■ **What is expected**:
Your task is to repeat only the lines from the one with "obj.matrix_world = world" through the one with "scene = bpy.context.scene", exactly as they stand, both ends included.

Modeling code records:
____
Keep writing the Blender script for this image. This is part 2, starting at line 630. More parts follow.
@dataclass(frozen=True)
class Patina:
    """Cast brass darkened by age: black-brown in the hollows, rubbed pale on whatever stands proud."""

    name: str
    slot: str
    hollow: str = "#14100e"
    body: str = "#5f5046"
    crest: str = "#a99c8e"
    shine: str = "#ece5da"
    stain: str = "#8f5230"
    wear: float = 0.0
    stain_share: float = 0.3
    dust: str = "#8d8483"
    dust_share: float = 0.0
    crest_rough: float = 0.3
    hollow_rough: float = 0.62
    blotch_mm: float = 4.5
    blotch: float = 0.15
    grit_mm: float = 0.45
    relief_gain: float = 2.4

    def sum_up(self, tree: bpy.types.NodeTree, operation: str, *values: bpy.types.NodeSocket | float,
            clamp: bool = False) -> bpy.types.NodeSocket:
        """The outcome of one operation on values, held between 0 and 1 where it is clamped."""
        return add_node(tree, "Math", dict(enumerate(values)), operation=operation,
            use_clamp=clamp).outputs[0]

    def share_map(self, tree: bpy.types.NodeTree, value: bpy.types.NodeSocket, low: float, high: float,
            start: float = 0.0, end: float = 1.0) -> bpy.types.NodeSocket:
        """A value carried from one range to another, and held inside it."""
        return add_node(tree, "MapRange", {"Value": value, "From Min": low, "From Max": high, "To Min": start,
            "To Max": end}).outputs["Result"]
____
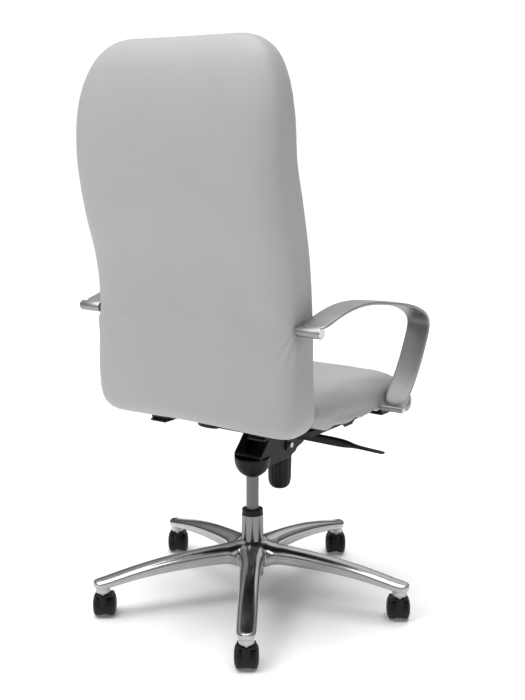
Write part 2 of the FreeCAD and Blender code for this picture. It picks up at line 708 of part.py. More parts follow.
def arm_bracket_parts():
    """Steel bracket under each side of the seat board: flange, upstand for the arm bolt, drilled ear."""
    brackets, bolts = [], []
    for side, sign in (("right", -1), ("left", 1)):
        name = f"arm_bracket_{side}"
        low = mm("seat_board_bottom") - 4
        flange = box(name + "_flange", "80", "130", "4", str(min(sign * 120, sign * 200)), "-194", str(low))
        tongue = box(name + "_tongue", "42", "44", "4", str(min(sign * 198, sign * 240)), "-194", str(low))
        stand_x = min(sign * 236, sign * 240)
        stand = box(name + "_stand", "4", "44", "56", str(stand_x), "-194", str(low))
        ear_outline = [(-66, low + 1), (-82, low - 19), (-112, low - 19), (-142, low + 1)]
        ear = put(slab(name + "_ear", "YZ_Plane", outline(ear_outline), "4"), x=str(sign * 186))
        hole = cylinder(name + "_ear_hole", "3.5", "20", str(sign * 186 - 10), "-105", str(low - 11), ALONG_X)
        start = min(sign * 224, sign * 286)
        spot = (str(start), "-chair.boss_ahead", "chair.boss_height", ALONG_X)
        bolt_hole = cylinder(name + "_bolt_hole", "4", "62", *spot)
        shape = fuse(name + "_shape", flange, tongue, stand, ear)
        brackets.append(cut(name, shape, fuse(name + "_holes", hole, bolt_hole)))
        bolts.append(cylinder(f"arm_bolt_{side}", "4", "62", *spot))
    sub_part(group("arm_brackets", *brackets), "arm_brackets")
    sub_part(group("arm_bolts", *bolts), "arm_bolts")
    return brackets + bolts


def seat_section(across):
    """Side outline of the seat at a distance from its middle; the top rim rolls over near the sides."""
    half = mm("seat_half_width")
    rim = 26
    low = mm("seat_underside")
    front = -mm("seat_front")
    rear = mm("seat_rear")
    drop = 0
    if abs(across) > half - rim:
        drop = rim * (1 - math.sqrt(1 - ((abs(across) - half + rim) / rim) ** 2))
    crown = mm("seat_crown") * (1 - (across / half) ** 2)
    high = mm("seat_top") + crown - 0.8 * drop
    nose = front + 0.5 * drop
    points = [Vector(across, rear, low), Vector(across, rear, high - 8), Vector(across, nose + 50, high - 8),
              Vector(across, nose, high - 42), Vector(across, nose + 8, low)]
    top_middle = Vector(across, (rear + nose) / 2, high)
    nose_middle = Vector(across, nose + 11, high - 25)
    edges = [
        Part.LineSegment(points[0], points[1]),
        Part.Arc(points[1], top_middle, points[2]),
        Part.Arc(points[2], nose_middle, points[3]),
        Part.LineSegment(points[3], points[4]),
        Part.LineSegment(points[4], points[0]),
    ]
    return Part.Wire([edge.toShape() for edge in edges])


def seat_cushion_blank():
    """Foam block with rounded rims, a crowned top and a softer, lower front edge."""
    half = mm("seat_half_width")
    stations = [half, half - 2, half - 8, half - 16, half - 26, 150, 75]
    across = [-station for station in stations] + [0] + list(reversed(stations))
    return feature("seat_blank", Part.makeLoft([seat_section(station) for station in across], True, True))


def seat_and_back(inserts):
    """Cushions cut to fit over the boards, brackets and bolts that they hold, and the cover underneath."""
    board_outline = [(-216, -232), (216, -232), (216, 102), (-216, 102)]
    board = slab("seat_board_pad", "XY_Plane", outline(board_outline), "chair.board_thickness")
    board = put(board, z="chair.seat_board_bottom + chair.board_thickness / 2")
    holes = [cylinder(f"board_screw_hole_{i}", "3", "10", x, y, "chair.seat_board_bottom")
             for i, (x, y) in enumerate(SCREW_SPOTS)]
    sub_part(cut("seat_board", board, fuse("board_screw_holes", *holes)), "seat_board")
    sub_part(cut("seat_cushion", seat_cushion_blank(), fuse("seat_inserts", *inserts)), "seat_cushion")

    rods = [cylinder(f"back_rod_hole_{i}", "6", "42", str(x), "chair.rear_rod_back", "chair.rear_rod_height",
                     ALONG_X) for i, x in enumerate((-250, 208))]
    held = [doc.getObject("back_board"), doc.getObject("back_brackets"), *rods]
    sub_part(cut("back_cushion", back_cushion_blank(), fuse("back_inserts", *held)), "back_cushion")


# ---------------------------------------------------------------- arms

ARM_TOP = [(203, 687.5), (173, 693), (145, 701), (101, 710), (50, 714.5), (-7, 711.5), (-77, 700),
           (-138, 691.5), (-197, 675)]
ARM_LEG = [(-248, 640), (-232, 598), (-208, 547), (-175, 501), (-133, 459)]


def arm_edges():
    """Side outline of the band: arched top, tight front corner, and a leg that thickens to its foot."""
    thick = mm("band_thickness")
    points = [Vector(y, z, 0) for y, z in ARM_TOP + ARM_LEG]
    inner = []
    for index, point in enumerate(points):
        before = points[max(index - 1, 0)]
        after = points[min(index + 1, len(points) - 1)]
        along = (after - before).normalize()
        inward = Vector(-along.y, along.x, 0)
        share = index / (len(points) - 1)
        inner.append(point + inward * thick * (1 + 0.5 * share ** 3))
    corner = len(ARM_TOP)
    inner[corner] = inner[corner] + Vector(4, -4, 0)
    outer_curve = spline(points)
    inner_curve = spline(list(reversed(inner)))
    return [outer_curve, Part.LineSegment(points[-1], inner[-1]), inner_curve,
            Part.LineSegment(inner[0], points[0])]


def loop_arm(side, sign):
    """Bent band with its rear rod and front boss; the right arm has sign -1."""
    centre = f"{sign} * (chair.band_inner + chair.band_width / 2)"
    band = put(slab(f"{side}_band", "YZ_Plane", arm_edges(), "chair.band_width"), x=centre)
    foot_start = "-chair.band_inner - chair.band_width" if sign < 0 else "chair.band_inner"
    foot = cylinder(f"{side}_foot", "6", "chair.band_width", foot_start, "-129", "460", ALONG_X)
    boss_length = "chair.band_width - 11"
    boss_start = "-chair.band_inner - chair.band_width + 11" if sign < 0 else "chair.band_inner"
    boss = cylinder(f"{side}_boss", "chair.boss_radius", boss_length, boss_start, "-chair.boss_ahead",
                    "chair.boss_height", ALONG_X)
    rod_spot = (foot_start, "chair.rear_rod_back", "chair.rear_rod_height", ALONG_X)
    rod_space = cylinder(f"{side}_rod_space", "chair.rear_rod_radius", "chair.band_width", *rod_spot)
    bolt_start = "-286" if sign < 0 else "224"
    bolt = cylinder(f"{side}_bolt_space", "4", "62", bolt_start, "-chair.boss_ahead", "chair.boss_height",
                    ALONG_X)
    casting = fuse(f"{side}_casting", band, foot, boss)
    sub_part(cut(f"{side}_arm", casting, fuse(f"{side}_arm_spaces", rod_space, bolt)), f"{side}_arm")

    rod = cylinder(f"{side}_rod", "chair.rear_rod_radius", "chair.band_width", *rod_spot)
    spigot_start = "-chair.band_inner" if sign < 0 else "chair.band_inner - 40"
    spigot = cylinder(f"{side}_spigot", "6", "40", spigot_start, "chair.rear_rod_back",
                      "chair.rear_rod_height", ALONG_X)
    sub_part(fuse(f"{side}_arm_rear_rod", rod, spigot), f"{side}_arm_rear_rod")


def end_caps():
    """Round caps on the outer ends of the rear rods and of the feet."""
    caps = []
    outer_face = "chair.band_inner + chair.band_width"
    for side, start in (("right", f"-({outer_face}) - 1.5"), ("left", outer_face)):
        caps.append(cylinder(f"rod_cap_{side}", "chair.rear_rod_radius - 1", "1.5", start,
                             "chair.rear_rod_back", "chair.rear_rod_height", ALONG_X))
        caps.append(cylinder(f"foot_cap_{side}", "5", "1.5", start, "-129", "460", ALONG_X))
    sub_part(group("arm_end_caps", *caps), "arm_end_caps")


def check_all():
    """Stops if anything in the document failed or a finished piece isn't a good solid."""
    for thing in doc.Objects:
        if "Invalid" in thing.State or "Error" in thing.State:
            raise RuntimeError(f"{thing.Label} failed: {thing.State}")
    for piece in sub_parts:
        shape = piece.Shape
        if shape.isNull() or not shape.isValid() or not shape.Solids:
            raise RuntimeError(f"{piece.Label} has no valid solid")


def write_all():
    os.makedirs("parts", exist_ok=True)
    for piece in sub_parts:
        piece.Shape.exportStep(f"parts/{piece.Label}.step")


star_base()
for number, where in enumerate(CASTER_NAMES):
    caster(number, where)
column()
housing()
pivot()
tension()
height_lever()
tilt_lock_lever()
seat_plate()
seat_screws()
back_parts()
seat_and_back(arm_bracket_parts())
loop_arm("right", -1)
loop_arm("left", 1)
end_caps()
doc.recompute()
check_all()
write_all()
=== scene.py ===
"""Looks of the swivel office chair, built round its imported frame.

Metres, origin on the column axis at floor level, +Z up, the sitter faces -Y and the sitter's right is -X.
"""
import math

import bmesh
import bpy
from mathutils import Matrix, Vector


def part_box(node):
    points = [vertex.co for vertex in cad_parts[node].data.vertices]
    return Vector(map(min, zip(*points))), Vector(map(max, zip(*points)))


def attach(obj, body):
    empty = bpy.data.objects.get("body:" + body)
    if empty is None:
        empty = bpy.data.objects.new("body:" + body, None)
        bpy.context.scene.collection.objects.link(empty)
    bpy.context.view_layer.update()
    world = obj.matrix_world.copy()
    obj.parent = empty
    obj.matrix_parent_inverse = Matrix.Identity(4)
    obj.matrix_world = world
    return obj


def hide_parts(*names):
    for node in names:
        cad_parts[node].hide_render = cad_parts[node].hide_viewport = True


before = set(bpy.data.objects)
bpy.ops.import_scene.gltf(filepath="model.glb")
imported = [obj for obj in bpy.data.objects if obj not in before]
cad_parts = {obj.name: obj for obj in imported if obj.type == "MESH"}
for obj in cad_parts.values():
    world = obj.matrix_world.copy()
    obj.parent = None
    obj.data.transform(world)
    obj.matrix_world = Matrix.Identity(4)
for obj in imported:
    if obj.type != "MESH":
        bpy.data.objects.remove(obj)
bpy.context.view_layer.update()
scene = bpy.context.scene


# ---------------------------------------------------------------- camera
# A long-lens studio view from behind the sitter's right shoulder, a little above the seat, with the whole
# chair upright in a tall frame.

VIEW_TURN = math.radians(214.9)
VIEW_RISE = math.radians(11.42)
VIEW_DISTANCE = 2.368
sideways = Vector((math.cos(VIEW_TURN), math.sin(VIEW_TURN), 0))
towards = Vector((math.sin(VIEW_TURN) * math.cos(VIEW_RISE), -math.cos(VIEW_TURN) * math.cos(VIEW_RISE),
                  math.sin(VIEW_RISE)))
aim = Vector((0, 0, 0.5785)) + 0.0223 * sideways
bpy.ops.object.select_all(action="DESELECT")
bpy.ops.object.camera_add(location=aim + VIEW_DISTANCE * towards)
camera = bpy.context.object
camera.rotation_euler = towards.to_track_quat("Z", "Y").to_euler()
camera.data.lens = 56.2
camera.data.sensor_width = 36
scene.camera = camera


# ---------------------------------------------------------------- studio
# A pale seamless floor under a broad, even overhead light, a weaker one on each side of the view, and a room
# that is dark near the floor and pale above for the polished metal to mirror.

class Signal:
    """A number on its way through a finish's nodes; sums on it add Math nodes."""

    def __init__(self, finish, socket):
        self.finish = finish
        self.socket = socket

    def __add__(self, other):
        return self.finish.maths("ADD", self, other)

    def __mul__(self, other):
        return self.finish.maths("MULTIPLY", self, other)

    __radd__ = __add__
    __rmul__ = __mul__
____
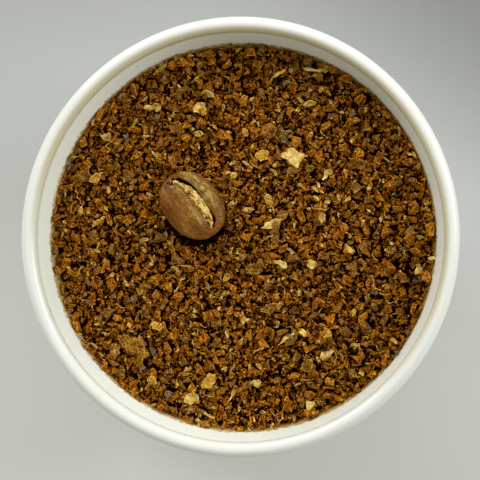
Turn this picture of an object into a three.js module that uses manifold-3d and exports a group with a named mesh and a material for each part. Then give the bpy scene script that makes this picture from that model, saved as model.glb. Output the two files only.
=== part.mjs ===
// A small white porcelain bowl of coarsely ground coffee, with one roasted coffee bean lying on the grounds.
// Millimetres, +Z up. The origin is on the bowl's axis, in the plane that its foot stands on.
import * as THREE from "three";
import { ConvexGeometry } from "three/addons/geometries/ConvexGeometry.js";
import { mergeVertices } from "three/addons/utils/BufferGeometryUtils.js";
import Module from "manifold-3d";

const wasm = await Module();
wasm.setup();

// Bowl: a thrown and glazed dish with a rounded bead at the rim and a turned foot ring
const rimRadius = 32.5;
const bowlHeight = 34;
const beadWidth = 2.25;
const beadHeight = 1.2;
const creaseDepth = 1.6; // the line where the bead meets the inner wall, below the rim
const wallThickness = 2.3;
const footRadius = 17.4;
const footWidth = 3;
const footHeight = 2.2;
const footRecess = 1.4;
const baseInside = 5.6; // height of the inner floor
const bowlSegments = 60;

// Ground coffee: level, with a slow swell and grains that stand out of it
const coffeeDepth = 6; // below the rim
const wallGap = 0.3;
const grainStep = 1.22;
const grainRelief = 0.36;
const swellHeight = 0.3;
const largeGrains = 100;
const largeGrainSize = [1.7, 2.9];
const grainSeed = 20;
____
■ **Exercise solution**:
    obj.matrix_world = world
    return obj


def hide_parts(*names):
    for node in names:
        cad_parts[node].hide_render = cad_parts[node].hide_viewport = True


before = set(bpy.data.objects)
bpy.ops.import_scene.gltf(filepath="model.glb")
imported = [obj for obj in bpy.data.objects if obj not in before]
cad_parts = {obj.name: obj for obj in imported if obj.type == "MESH"}
for obj in cad_parts.values():
    world = obj.matrix_world.copy()
    obj.parent = None
    obj.data.transform(world)
    obj.matrix_world = Matrix.Identity(4)
for obj in imported:
    if obj.type != "MESH":
        bpy.data.objects.remove(obj)
bpy.context.view_layer.update()
scene = bpy.context.scene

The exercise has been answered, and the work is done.